--- Information provided ---
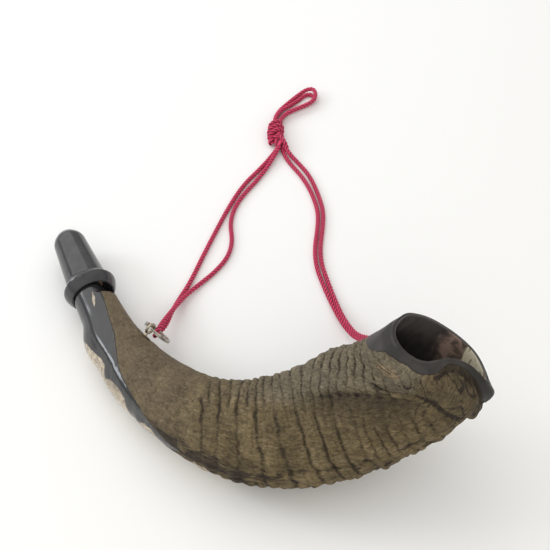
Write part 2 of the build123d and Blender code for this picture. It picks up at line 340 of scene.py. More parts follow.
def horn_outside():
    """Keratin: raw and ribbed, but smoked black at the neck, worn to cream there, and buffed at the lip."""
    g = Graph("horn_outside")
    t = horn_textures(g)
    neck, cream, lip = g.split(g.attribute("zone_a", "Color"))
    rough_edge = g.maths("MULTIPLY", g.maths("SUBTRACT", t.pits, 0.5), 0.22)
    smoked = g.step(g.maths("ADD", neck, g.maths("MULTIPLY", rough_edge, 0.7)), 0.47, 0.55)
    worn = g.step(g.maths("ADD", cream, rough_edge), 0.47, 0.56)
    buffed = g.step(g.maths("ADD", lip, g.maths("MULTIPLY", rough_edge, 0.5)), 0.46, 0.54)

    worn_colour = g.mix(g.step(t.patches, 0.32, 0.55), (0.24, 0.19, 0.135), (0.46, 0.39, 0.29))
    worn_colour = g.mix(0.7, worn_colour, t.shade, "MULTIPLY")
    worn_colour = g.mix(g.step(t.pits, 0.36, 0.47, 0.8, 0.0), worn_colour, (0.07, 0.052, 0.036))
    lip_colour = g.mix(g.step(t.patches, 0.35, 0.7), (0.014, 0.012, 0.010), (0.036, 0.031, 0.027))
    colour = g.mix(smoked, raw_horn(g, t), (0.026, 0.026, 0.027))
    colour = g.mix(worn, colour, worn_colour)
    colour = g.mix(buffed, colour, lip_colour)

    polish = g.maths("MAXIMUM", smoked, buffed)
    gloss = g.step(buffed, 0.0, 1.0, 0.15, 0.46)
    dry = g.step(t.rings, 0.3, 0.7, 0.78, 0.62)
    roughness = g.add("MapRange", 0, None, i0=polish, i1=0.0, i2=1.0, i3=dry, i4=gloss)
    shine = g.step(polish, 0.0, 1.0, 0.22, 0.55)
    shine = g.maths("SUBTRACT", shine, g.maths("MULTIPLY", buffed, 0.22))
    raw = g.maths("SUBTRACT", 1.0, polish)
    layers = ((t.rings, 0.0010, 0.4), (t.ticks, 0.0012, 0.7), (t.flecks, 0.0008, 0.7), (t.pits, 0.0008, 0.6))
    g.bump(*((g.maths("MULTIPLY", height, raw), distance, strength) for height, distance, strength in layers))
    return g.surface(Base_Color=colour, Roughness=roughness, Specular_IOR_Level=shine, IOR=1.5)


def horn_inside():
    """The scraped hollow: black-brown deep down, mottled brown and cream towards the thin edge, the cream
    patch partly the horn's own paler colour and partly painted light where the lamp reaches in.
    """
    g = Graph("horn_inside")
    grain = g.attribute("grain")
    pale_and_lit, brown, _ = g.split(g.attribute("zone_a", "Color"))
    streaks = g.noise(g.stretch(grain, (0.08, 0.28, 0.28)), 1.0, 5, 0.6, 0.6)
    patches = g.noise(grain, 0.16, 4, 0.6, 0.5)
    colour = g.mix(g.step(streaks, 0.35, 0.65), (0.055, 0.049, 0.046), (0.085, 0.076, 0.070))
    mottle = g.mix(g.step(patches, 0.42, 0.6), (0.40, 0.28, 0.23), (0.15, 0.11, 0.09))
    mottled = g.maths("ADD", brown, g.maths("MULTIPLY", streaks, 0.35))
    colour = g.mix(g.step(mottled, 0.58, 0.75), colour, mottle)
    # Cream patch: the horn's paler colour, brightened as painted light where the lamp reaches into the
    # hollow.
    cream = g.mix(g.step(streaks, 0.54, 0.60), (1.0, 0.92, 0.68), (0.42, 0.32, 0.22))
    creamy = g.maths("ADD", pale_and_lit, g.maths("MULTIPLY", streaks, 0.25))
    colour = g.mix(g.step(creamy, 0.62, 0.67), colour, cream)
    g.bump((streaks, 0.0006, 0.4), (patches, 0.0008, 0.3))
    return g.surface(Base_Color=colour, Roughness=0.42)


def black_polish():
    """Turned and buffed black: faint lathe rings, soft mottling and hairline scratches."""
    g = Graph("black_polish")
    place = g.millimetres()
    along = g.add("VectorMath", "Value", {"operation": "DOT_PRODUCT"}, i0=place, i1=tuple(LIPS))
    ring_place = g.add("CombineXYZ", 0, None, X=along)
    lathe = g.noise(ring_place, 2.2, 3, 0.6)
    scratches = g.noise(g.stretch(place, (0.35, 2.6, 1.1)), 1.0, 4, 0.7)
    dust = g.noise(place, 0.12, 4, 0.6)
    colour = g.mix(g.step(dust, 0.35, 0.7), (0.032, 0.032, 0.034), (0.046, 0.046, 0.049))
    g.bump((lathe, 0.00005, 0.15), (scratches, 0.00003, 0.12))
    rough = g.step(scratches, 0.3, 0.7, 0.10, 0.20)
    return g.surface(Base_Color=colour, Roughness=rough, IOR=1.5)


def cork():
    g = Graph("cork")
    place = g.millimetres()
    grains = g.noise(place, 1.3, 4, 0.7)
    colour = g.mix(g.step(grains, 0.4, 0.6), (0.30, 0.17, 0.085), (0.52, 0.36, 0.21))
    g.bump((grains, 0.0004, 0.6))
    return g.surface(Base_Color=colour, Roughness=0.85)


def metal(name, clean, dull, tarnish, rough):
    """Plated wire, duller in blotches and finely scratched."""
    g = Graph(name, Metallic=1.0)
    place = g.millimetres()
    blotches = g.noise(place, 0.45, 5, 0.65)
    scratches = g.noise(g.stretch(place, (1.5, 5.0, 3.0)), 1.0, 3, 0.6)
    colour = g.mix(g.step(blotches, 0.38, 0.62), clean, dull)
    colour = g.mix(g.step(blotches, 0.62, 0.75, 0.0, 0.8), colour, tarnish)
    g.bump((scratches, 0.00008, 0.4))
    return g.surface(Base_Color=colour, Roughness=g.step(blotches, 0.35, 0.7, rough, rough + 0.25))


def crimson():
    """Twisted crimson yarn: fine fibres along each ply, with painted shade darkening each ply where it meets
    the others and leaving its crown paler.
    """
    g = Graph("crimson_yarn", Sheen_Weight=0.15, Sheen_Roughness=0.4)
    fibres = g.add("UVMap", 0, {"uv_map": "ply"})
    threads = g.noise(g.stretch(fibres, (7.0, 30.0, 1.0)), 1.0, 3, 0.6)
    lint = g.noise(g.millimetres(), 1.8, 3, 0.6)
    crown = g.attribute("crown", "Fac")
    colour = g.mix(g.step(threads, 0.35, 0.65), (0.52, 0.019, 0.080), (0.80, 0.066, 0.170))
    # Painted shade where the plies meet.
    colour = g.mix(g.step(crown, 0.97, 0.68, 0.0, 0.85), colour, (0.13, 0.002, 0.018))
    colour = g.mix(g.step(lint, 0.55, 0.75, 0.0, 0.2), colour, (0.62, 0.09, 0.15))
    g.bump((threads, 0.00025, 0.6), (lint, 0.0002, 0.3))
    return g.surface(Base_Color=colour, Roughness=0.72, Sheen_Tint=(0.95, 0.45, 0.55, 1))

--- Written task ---
Everything from the first line of the data through the line containing "0.5)), 0.46, 0.54)" should be echoed exactly. Add nothing.

--- Reply ---
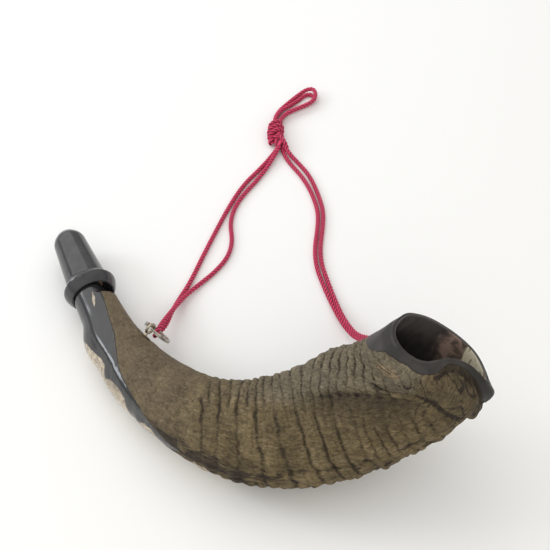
Write part 2 of the build123d and Blender code for this picture. It picks up at line 340 of scene.py. More parts follow.
def horn_outside():
    """Keratin: raw and ribbed, but smoked black at the neck, worn to cream there, and buffed at the lip."""
    g = Graph("horn_outside")
    t = horn_textures(g)
    neck, cream, lip = g.split(g.attribute("zone_a", "Color"))
    rough_edge = g.maths("MULTIPLY", g.maths("SUBTRACT", t.pits, 0.5), 0.22)
    smoked = g.step(g.maths("ADD", neck, g.maths("MULTIPLY", rough_edge, 0.7)), 0.47, 0.55)
    worn = g.step(g.maths("ADD", cream, rough_edge), 0.47, 0.56)
    buffed = g.step(g.maths("ADD", lip, g.maths("MULTIPLY", rough_edge, 0.5)), 0.46, 0.54)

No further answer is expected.